Wednesday, February 8, 2012

The Spellbinder, by John Booth


It's 1860 England, and magical ability is a matter of national defense.  A special military force is comprised of people with various levels of magical ability, but Britain's most prized possessions are the Class A Spellbinders, the most skilled soldier.  Which is why a teenage Laura is shocked to learn that she, in fact, is a Class A Spellbinder, and will be sent to a school in a top secret location, both for her own protection and to receive training.  She is accompanied by her new friend, Tom, a skillful Healer.  It becomes apparent upon their arrival at the school that all is not as it seems, and they are in grave danger.

Magic.  Steampunk.  British military.  Espionage.  Teenage hormones.  What a combination.  I loved every minute of it.  John Booth once again creates a vivid storyworld with his revision of the Victorian British Empire as it might have been with the help of magic.  I am beyond impressed with the rich, detailed backstory Booth weaves in order to set the story up, particularly because he does so in a way that does not detract from the plot.  This is the first book in a new series, and I am so excited to see where the author goes with this series.

I found the characters to be just as vivid, and felt, quite quickly, as if I actually knew them.  It was thrilling to me to see such strong female characters written by a male author.  I liked seeing the surprising twists that occurred with some of the characters throughout the book, and it made me excited for the possibilities in the later installments in the series.
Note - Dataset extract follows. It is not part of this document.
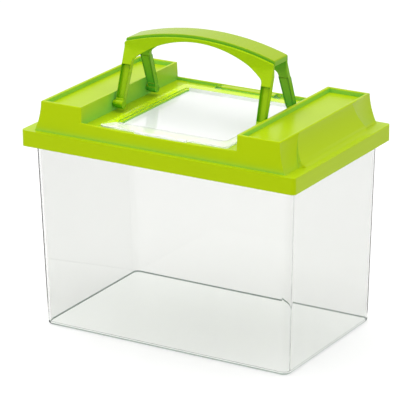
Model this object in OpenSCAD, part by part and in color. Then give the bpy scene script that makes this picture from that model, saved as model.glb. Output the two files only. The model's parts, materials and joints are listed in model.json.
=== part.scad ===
// Plastic pet keeper: a clear tapered tank, a moulded lift-off lid with two raised
// end blocks, a clear hinged hatch and a carrying handle made of two folding halves.
// Millimetres. +Z is up, the front faces -Y, and the origin is the centre of the tank's base.

/* [Tank] */
// Outside length of the tank at its base
tank_base_w = 209.6; // [204:0.1:211]
// Outside depth of the tank at its base
tank_base_d = 128.6; // [124:0.1:130]
// Outside length of the tank just under its rim
tank_neck_w = 219.0; // [215:0.1:220]
// Outside depth of the tank just under its rim
tank_neck_d = 132.2; // [129:0.1:134]
// Height of the tank, up to its rim, where the lid rests
tank_h = 153.2; // [120:0.1:200]
// Thickness of the rim
rim_t = 2; // [1.5:0.1:3]
// Thickness of the tank's walls
tank_wall = 2; // [1.4:0.1:2.6]
// Thickness of the tank's floor
tank_floor = 2.4; // [1.6:0.1:4]
// Radius of the tank's upright corners
tank_corner_r = 6; // [5:0.5:10]
// Radius between the floor and the walls, outside
tank_edge_r = 2.6; // [2:0.1:4]

/* [Lid] */
// Length of the lid over its skirt
lid_w = 231.2; // [229:0.2:236]
// Depth of the lid over its skirt
lid_d = 146.6; // [145:0.2:150]
// How far the skirt hangs below the tank's rim
skirt_drop = 10.3; // [6:0.1:20]
// Thickness of the lid's walls
lid_wall = 2; // [1.6:0.1:2.4]
// Corner radius of the skirt
skirt_r = 3.2; // [3:0.1:5]
// Gap between the skirt and the tank's rim
rim_gap = 0.4; // [0.3:0.05:0.8]
// Half length of the raised body at its foot
body_foot_x = 105.8; // [104:0.1:107]
// Half depth of the raised body at its foot
body_foot_y = 69.3; // [69:0.1:70]
// Height of the end blocks above the lid's ledge
block_h = 23.1; // [21:0.1:27]
// Half length over the end blocks' top edges
block_x = 100.7; // [98:0.1:102]
// Half depth over the end blocks' top edges
block_y = 67.4; // [66:0.1:68]
// Distance from the middle to each block's inner wall
well_x = 65.7; // [65.4:0.1:67]
// Depth of the shallow tray in each block's top
tray_depth = 3.7; // [2:0.1:4.2]
// Thickness of the lip around each tray
tray_lip = 2.3; // [1.6:0.1:3]
// Half depth of each end wall's flared apron at its foot
apron_y = 50; // [44:1:54]
// Half depth of the apron where it meets the block's top edge
apron_top_y = 40; // [34:1:46]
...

There are obvious similarities between this book and the Harry Potter series (especially the later Potter books), but there is a lot of unique content to the book as well.  I think fans of steampunk and fantasy fiction will appreciate the series.  While some themes are mature and adult, it seems no cheekier than many other young adult books I have read, and would be appropriate for most teen readers.


I received a review copy courtesy of the author.